Let us consider a value k which is equal to the whole equation.
$x\cos \theta =y\cos \left( {{120}^{\circ }}+\theta \right)=z\cos \left( {{240}^{\circ }}+\theta \right)=k$
We can write the individual terms of x, y, z as
$\begin{align}
  & x=\dfrac{k}{\cos \theta }, \\
 & y=\dfrac{k}{\cos \left( {{120}^{\circ }}+\theta \right)} \\
 & z=\dfrac{k}{\cos \left( {{240}^{\circ }}+\theta \right)} \\
\end{align}$
Let us consider the term $xy+yz+zx$. From the above relations, we can write that
$\begin{align}
  & \dfrac{k}{\cos \theta }\times \dfrac{k}{\cos \left( {{120}^{\circ }}+\theta \right)}+\dfrac{k}{\cos \left( {{120}^{\circ }}+\theta \right)}\times \dfrac{k}{\cos \left( {{240}^{\circ }}+\theta \right)}+\dfrac{k}{\cos \left( {{240}^{\circ }}+\theta \right)}\times \dfrac{k}{\cos \theta } \\
 & \\
\end{align}$
We can take ${{k}^{2}}$ common and L.C.M of the whole term.
$\begin{align}
  & {{k}^{2}}\left( \dfrac{1}{\cos \theta \cos \left( {{120}^{\circ }}+\theta \right)}+\dfrac{1}{\cos \left( {{120}^{\circ }}+\theta \right)\cos \left( {{240}^{\circ }}+\theta \right)}+\dfrac{1}{\cos \left( {{240}^{\circ }}+\theta \right)\cos \theta } \right) \\
 & ={{k}^{2}}\left( \dfrac{\cos \theta +\cos \left( {{120}^{\circ }}+\theta \right)\cos \left( {{240}^{\circ }}+\theta \right)}{\cos \theta \cos \left( {{120}^{\circ }}+\theta \right)\cos \left( {{240}^{\circ }}+\theta \right)} \right) \\
 & \\
\end{align}$
Let us consider $\cos \theta +\cos \left( {{120}^{\circ }}+\theta \right)\cos \left( {{240}^{\circ }}+\theta \right)$
Applying the cosine formulae, we get
$\cos \theta +\cos {{120}^{\circ }}\cos \theta -\sin {{120}^{\circ }}\sin \theta +\cos {{240}^{\circ }}\cos \theta -\sin {{240}^{\circ }}\sin \theta $
We know the values
$\begin{align}
  & \cos {{120}^{\circ }}=\cos \left( 90+30 \right)=-\sin 30=-\dfrac{1}{2} \\
 & \sin {{120}^{\circ }}=\sin \left( 90+30 \right)=\cos 30=\dfrac{\sqrt{3}}{2} \\
 & \cos {{240}^{\circ }}=\cos \left( 180+60 \right)=-\cos 60=-\dfrac{1}{2} \\
 & \sin {{240}^{\circ }}=\sin \left( 180+60 \right)=-\sin 60=-\dfrac{\sqrt{3}}{2} \\
\end{align}$
Using these values, we get
$\cos \theta -\dfrac{1}{2}\cos \theta -\dfrac{\sqrt{3}}{2}\sin \theta -\dfrac{1}{2}\cos \theta +\dfrac{\sqrt{3}}{2}\sin \theta =\cos \theta -\cos \theta -\dfrac{\sqrt{3}}{2}\sin \theta +\dfrac{\sqrt{3}}{2}\sin \theta =0$
We got the numerator of the fraction as zero.

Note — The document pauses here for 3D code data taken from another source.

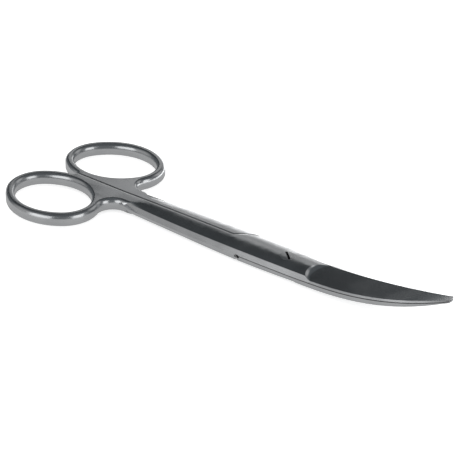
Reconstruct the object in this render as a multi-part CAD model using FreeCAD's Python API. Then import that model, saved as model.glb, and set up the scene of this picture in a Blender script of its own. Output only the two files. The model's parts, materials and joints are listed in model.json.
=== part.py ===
import FreeCAD, Part
import math
import os

# Curved dissecting scissors, 145 mm long, closed.
# Millimetres. The pivot axis is the Z axis, the tips point along +X and curve up.
# Z is 0 in the parting plane of the lap joint.
# The upper half carries the ring at -Y and the blade on top.

# Finger rings: a band on a slightly splayed four-arc oval.
# The half lengths and the end radius are those of the band's middle line.
RING_X = -75.7
RING_Y = 13.16
RING_LONG = 14.3
RING_SHORT = 11.4
RING_END_RADIUS = 9.1
RING_SPLAY = 9.3
RING_BAND = 2.57
RING_HEIGHT = 4.0
RING_ROUNDING = 1.2

# Web between ring and shank
WEB_BEHIND_MIDDLE = 3.3
WEB_BEFORE_RING = 4.9
WEB_BACK_X = RING_X - WEB_BEHIND_MIDDLE
WEB_FRONT_X = RING_X + RING_LONG + WEB_BEFORE_RING
WEB_TIP_X = -42.0
WEB_HALF_WIDTH = 4.3
WEB_ARM_RADIUS = 4.2
WEB_NOTCH_RADIUS = 1.0
WEB_PAST_MIDDLE = 3.0

# Shanks and joint block: sections of the closed pair.
# Each row holds x, half width at the parting plane, half width at the side edges,
# height of the top edge, depth of the bottom edge and height of the crown.
PAIR_SECTIONS = [
    (-62.0, 4.22, 3.34, 1.40, 1.40, 1.96),
    (-46.0, 5.06, 4.28, 1.42, 1.42, 2.24),
    (-30.0, 5.60, 4.90, 1.48, 1.48, 2.37),
    (-13.0, 5.65, 5.05, 1.60, 1.72, 2.50),
    (0.0, 5.43, 4.91, 1.68, 1.54, 2.60),
    (12.0, 5.06, 4.62, 1.74, 1.34, 2.69),
]

# Lap joint
LAP_X = -19.2
RELIEF_DIAMETER = 0.9
RELIEF_Z = -0.28
RELIEF_RUN = 14.0
HANDLE_GAP = 0.14
LAP_GAP = 0.14
BLADE_GAP = 0.14

# Blades
TIP_X = 53.7
BLADE_HALF_WIDTH = 5.14
TAPER_START_X = 21.5
TIP_HALF_WIDTH = 2.0
CURVE_START_X = 6.2
CURVE_RADIUS = 134.0
SIDE_LAND = 0.05
EDGE_HEIGHT_ROOT = 0.74
EDGE_HEIGHT_TIP = 0.50
EDGE_INSET_ROOT = 0.32
EDGE_INSET_TIP = 0.38
EDGE_THINNING = 5.0
RIDGE_SHARE = 0.6
RIDGE_HEIGHT_ROOT = 2.28
RIDGE_HEIGHT_TIP = 0.56
RIDGE_THINNING = 2.1
SPINE_HEIGHT_ROOT = 1.48
SPINE_HEIGHT_TIP = 0.25
SPINE_INSET_ROOT = 0.30
SPINE_INSET_TIP = 0.08
SPINE_THINNING = 4.0
BLADE_STATIONS = [-0.05, 0.1, 0.3, 0.5, 0.7, 0.85, 1.0]
BLADE_PAST = 0.6

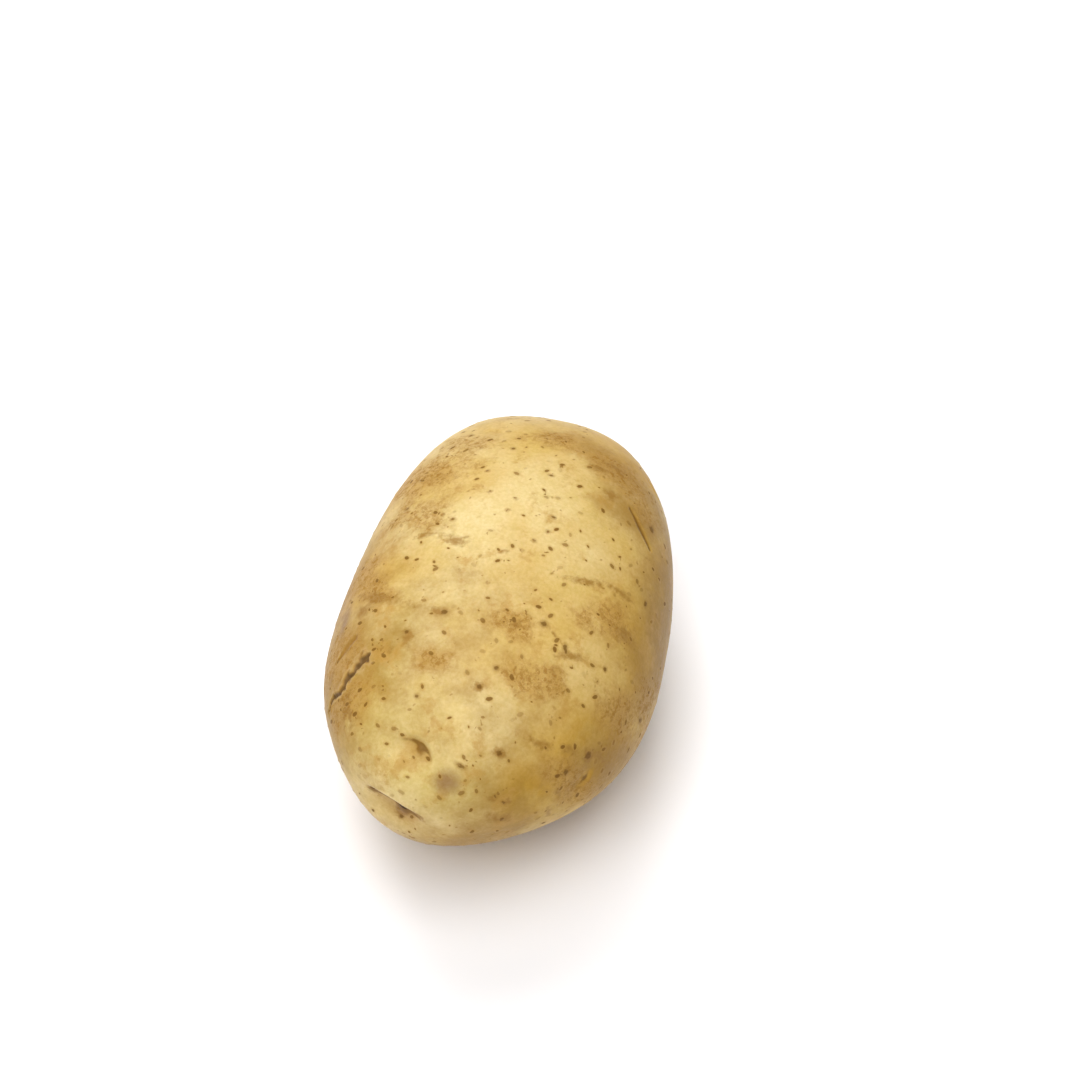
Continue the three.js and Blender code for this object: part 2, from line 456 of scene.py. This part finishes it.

Hence we can conclude that
${{k}^{2}}\left( \dfrac{\cos \theta +\cos \left( {{120}^{\circ }}+\theta \right)\cos \left( {{240}^{\circ }}+\theta \right)}{\cos \theta \cos \left( {{120}^{\circ }}+\theta \right)\cos \left( {{240}^{\circ }}+\theta \right)} \right)=0$
$xy+yz+zx=0$.
Hence statement-1 is also correct.
$\therefore $ We can conclude that statement 1 and 2 are correct.

So, the correct answer is “Option C”.

Note: We can use a simpler way to solve the problem by writing the term $\cos \left( {{240}^{\circ }}+\theta \right)$ as $\cos \left( {{360}^{\circ }}-\left( {{240}^{\circ }}+\theta \right) \right)=\cos \left( {{120}^{\circ }}-\theta \right)$. Now the required proof for first and the second statements is the same. By checking any one of them, we can get the required answer.